As far as I know, this is the first documentary in which music, scenery and dance tell the story. We tried to make it “barrier-free.” We incorporated American Sign Language Dance to honor the deaf culture, and Beethoven’s own surmounting of his loss of hearing. We translated the choral lyrics into 11 world languages, so the original German poetry could be more readily understood.
As a family--and as female filmmakers--we built honor and respect into the filmmaking process. We treated each participant as a co-developer of the final work. Our director, Lan T. Lee, engaged the dancers and choreographers in the filming process. Our editor, Mie Smith, carefully wove the various shots together with meticulous attention to the unique qualities of their movement. Our colorist, Anastasia Shepherd, highlighted the unique beauty of each skin tone, traditional garb and foliage.
What emerged was, even for us, a breathtaking journey that sort of lifts and carries the viewer from place to place, from people to people. Even those who don’t love classical music and don’t ordinarily enjoy dance have told us they were swept away. For children, it’s magical; many start dancing along with the film.
It’s been a joy to offer audiences something that honors and uplifts every viewer. Dancing Joy celebrates something core to all faiths—that we are beloved, and that we are capable of extending love to each other.
When artists express beliefs through beauty, it builds value. Neuroscientists have found that imagining or experiencing something on a screen affects the brain as if it took place in real life.
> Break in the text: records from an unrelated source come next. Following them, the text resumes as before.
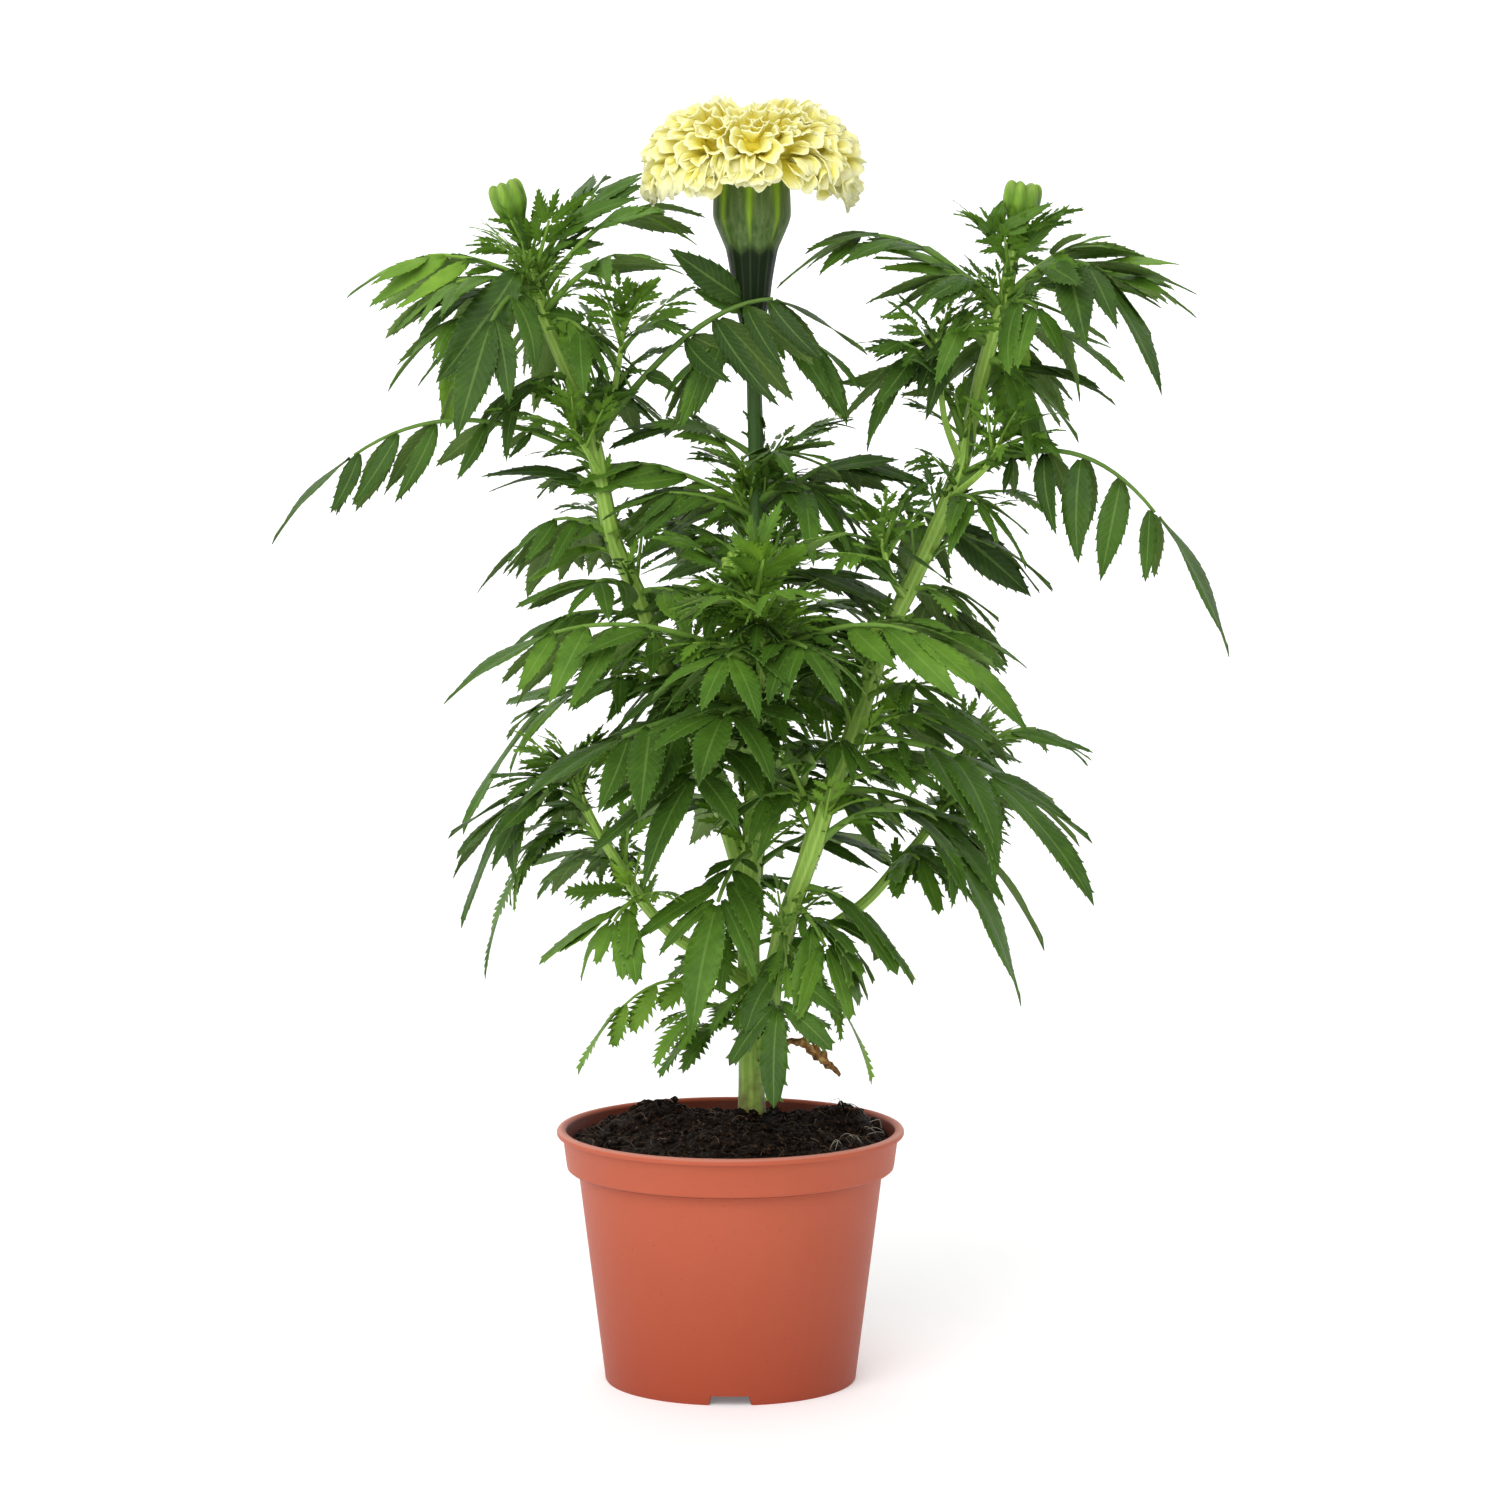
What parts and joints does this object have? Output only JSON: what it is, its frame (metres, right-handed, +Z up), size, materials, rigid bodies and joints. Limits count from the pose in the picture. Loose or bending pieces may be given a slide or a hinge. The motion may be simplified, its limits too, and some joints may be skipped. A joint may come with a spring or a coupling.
{
  "type": "potted african marigold",
  "caption": "Potted African marigold: branched plant with cut leaves, a cream pompon bloom and closed buds, standing in peat in a terracotta-coloured nursery pot.",
  "frame": {"origin": "on the floor under the middle of the plant's outline seen from above, in the plane of the pot's foot", "axes": "+Z up the stem, -Y towards the side that the picture shows, +X to the right in it"},
  "size_m": [0.351, 0.227, 0.48],
  "materials": {
    "pot_plastic": "terracotta-coloured moulded plastic with a soft sheen",
    "peat": "moist dark peat with fibres",
    "leaf_green": "satin leaf, lighter below and on young leaves and stems",
    "calyx_green": "smooth ribbed green cup with yellow-green stripes",
    "petal_cream": "soft cream-yellow florets",
    "bud_green": "smooth ribbed light green",
    "dry_leaf": "dry brown and papery"
  },
  "bodies": {
    "root": {"pot": "pot_plastic", "soil": "peat", "main_stem": "leaf_green", "right_branch": "leaf_green", "left_branch": "leaf_green", "front_branch": "leaf_green", "lower_left_branch": "leaf_green", "lower_right_branch": "leaf_green", "back_branch": "leaf_green", "calyx": "calyx_green", "petals": "petal_cream", "left_bud": "bud_green", "right_bud": "bud_green", "front_bud": "bud_green", "withered_leaf": "dry_leaf"}
  },
  "joints": []
}
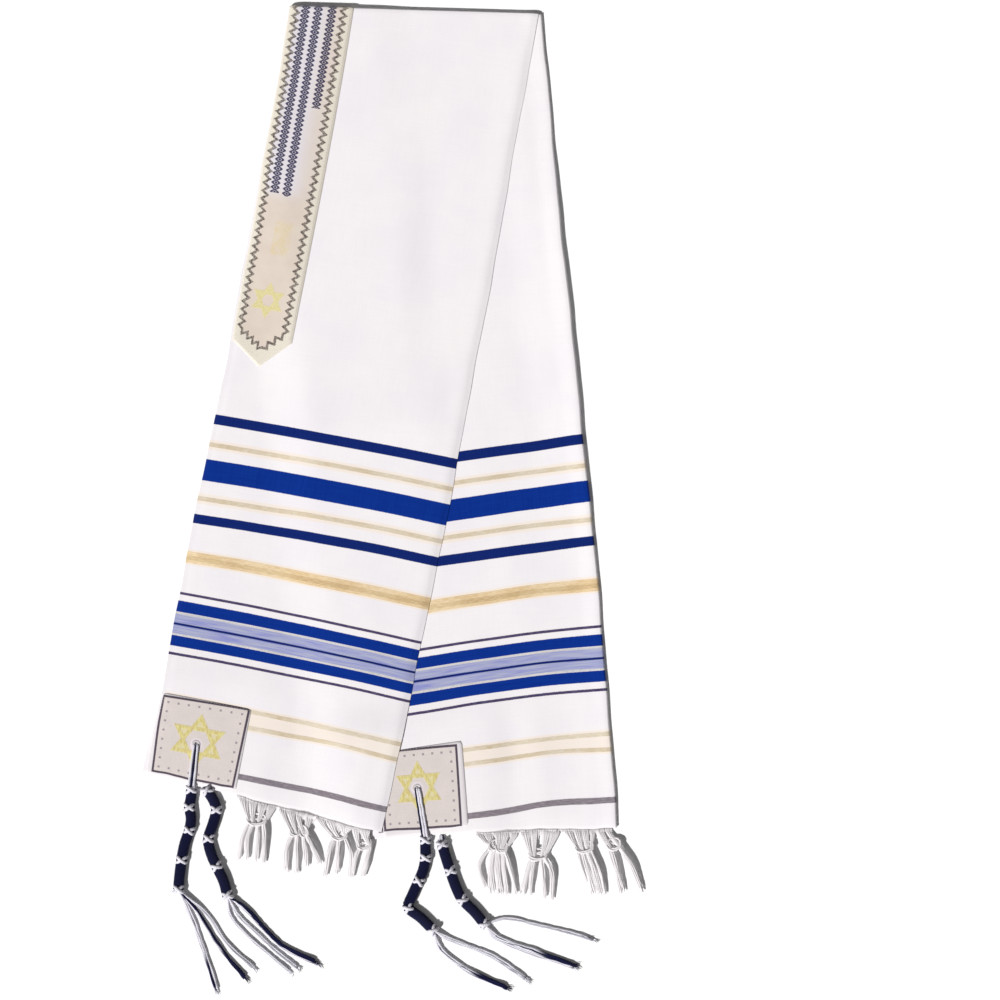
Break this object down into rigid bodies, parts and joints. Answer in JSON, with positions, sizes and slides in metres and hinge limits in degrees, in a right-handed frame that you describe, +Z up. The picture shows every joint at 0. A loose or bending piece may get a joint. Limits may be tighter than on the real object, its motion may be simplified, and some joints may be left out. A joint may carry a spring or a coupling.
{
  "type": "tallit prayer shawl",
  "caption": "Long narrow prayer shawl folded in layers and laid flat, with woven stripes, neckband, corner patches, knotted fringe and wound corner tassels.",
  "frame": {"origin": "middle of the shawl's bounding box, on the surface that it lies on", "axes": "+Y up the folded shawl, from its fringe to the fold across its middle; +X to the right, towards the lengthwise fold; +Z up, out of the surface"},
  "size_m": [0.5264, 1.0372, 0.0101],
  "materials": {
    "striped_cloth": "white plain-woven cloth with woven blue, gold, violet and grey stripes",
    "neckband_fabric": "cream woven band with a dark zigzag border and plain ornament",
    "patch_fabric": "beige-grey woven patch with a dark line, dots and a gold star",
    "fringe_yarn": "white loosely twisted yarn, knotted in bunches",
    "tassel_cord": "navy and white twisted cord, wound and knotted"
  },
  "bodies": {
    "root": {"cloth_front_leaf": "striped_cloth", "cloth_back_leaf": "striped_cloth", "neckband_front": "neckband_fabric", "neckband_back": "neckband_fabric", "corner_front_upper": "patch_fabric", "corner_front_under": "patch_fabric", "corner_back_upper": "patch_fabric", "corner_back_under": "patch_fabric", "fringe_front_upper": "fringe_yarn", "fringe_front_under": "fringe_yarn", "fringe_back_upper": "fringe_yarn", "fringe_back_under": "fringe_yarn", "tassel_front_upper": "tassel_cord", "tassel_front_under": "tassel_cord", "tassel_back_upper": "tassel_cord", "tassel_back_under": "tassel_cord"}
  },
  "joints": []
}
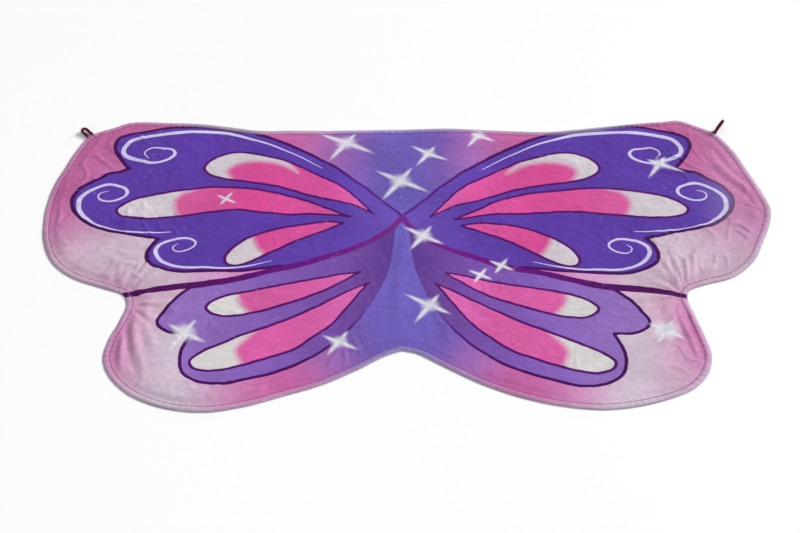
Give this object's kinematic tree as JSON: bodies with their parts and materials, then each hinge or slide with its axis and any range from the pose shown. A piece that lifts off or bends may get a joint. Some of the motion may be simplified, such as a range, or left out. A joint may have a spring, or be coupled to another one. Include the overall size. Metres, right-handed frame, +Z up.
{
  "type": "fairy wings",
  "caption": "Soft butterfly-wing cape of printed cloth over a thin lining, topstitched round its scalloped edge, with elastic finger loops and shoulder straps.",
  "frame": {"origin": "middle of the bottom of the box of the wings as they lie open, print upwards; the spine of the print lies 10 mm to the left of it", "axes": "+X along the span towards the right wing, +Y from the hem towards the neck edge, +Z up out of the print"},
  "size_m": [1.1925, 0.6814, 0.0192],
  "materials": {
    "printed_cloth": "short-nap polyester printed with a butterfly-wing pattern in violet, lavender, magenta, pink and off-white",
    "lining_cloth": "thin smooth woven polyester, greyish lilac",
    "sewing_thread": "polyester thread, mauve",
    "loop_elastic": "braided round elastic, dark maroon",
    "strap_elastic": "flat ribbed elastic, dark maroon",
    "label_cloth": "blank white woven tape"
  },
  "bodies": {
    "back": {"back_print": "printed_cloth", "back_lining": "lining_cloth", "neck_topstitch": "sewing_thread", "hem_topstitch": "sewing_thread", "left_strap_top_tack": "strap_elastic", "left_strap_bottom_tack": "strap_elastic", "right_strap_top_tack": "strap_elastic", "right_strap_bottom_tack": "strap_elastic", "care_label": "label_cloth"},
    "left_wing": {"left_wing_print": "printed_cloth", "left_wing_lining": "lining_cloth", "left_wing_topstitch": "sewing_thread", "left_loop_tack": "sewing_thread"},
    "right_wing": {"right_wing_print": "printed_cloth", "right_wing_lining": "lining_cloth", "right_wing_topstitch": "sewing_thread", "right_loop_tack": "sewing_thread"},
    "left_shoulder_strap": {"left_shoulder_strap": "strap_elastic"},
    "right_shoulder_strap": {"right_shoulder_strap": "strap_elastic"},
    "left_finger_loop": {"left_finger_loop": "loop_elastic"},
    "right_finger_loop": {"right_finger_loop": "loop_elastic"}
  },
  "joints": [
    {"name": "left_wing_fold", "type": "hinge", "parent": "back", "child": "left_wing", "pos_m": [-0.12, 0, 0.003], "axis": [0, 1, 0], "range_deg": [0, 95]},
    {"name": "right_wing_fold", "type": "hinge", "parent": "back", "child": "right_wing", "pos_m": [0.1, 0, 0.003], "axis": [0, -1, 0], "range_deg": [0, 95]},
    {"name": "left_strap_swing", "type": "hinge", "parent": "back", "child": "left_shoulder_strap", "pos_m": [-0.07, 0.181, 0.0002], "axis": [0, -1, 0], "range_deg": [0, 90]},
    {"name": "right_strap_swing", "type": "hinge", "parent": "back", "child": "right_shoulder_strap", "pos_m": [0.05, 0.181, 0.0002], "axis": [0, 1, 0], "range_deg": [0, 90]},
    {"name": "left_loop_swing", "type": "hinge", "parent": "left_wing", "child": "left_finger_loop", "pos_m": [-0.54883, 0.30183, 0.0023], "axis": [0.7071, 0.7071, 0], "range_deg": [0, 125], "stiffness_Nm_per_rad": 0.001},
    {"name": "right_loop_swing", "type": "hinge", "parent": "right_wing", "child": "right_finger_loop", "pos_m": [0.53083, 0.30683, 0.0039], "axis": [0.7071, -0.7071, 0], "range_deg": [-20, 100], "stiffness_Nm_per_rad": 0.001}
  ]
}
Imagine if instead of images of violence, destruction, loss and damage, we were to share images of compassion, collaboration, restoration and celebration? What would that do to children’s mental and emotional development?, to families’ interactions? to our economy, our civic discourse, our environmental activity?
Rather than avoid faith as a hot-button topic, I think we should cherish our respective traditions, and seek out each other’s viewpoints. Such cultural freedom could well inspire new solutions for our suffering world.